■ Exercise task
Extract each line from the entries below that has the string "parts" in it.

(Dataset excerpt)
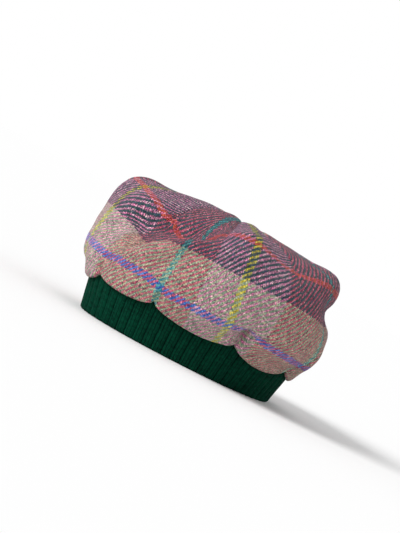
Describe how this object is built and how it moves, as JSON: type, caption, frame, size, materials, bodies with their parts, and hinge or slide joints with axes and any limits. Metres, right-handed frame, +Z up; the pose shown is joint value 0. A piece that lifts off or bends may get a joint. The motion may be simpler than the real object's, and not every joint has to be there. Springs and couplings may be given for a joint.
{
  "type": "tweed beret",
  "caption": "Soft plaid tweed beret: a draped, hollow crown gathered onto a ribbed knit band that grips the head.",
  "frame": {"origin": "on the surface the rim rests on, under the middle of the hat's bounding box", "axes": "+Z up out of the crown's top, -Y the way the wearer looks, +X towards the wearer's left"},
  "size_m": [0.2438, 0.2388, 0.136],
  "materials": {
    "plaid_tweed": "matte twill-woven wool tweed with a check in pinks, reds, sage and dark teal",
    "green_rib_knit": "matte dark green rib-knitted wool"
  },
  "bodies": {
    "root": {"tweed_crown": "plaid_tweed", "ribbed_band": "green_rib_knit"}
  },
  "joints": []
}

--

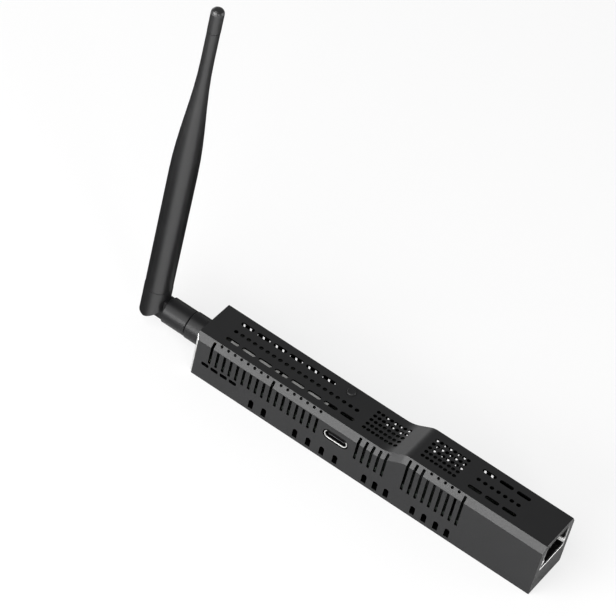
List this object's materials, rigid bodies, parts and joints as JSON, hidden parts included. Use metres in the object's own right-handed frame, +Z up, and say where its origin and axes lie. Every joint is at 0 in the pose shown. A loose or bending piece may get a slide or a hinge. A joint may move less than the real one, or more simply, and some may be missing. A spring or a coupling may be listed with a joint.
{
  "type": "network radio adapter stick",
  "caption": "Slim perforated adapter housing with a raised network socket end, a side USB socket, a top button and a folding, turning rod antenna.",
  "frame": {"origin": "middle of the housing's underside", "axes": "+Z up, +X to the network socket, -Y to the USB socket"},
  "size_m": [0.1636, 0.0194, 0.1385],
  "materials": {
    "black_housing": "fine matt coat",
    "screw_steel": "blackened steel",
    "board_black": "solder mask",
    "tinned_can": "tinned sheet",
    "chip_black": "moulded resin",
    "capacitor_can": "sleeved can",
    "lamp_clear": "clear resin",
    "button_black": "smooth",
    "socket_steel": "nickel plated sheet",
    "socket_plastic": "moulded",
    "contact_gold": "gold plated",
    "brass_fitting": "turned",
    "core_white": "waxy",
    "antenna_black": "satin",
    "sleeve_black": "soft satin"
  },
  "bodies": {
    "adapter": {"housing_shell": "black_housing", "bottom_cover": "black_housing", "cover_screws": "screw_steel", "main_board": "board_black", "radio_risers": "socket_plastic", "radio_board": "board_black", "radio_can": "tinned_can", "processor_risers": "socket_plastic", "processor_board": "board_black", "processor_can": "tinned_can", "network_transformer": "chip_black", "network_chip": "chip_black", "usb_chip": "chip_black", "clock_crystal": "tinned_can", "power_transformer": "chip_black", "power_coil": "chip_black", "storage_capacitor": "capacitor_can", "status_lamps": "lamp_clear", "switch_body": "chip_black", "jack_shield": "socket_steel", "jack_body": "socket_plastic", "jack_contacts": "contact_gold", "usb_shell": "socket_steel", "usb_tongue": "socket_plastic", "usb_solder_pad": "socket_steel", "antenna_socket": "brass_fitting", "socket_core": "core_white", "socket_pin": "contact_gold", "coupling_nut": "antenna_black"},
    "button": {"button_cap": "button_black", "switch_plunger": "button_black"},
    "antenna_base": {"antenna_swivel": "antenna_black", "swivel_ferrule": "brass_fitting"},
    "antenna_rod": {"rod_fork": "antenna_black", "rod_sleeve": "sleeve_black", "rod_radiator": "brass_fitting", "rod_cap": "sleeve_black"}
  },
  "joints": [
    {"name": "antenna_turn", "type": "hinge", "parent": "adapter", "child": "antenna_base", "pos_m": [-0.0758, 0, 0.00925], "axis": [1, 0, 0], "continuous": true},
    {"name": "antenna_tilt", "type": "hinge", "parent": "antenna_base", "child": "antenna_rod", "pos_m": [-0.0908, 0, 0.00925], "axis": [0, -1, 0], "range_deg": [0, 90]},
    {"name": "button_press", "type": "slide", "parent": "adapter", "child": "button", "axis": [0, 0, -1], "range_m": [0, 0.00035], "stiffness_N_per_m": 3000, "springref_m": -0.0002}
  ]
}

■ In response
Describe how this object is built and how it moves, as JSON: type, caption, frame, size, materials, bodies with their parts, and hinge or slide joints with axes and any limits. Metres, right-handed frame, +Z up; the pose shown is joint value 0. A piece that lifts off or bends may get a joint. The motion may be simpler than the real object's, and not every joint has to be there. Springs and couplings may be given for a joint.
List this object's materials, rigid bodies, parts and joints as JSON, hidden parts included. Use metres in the object's own right-handed frame, +Z up, and say where its origin and axes lie. Every joint is at 0 in the pose shown. A loose or bending piece may get a slide or a hinge. A joint may move less than the real one, or more simply, and some may be missing. A spring or a coupling may be listed with a joint.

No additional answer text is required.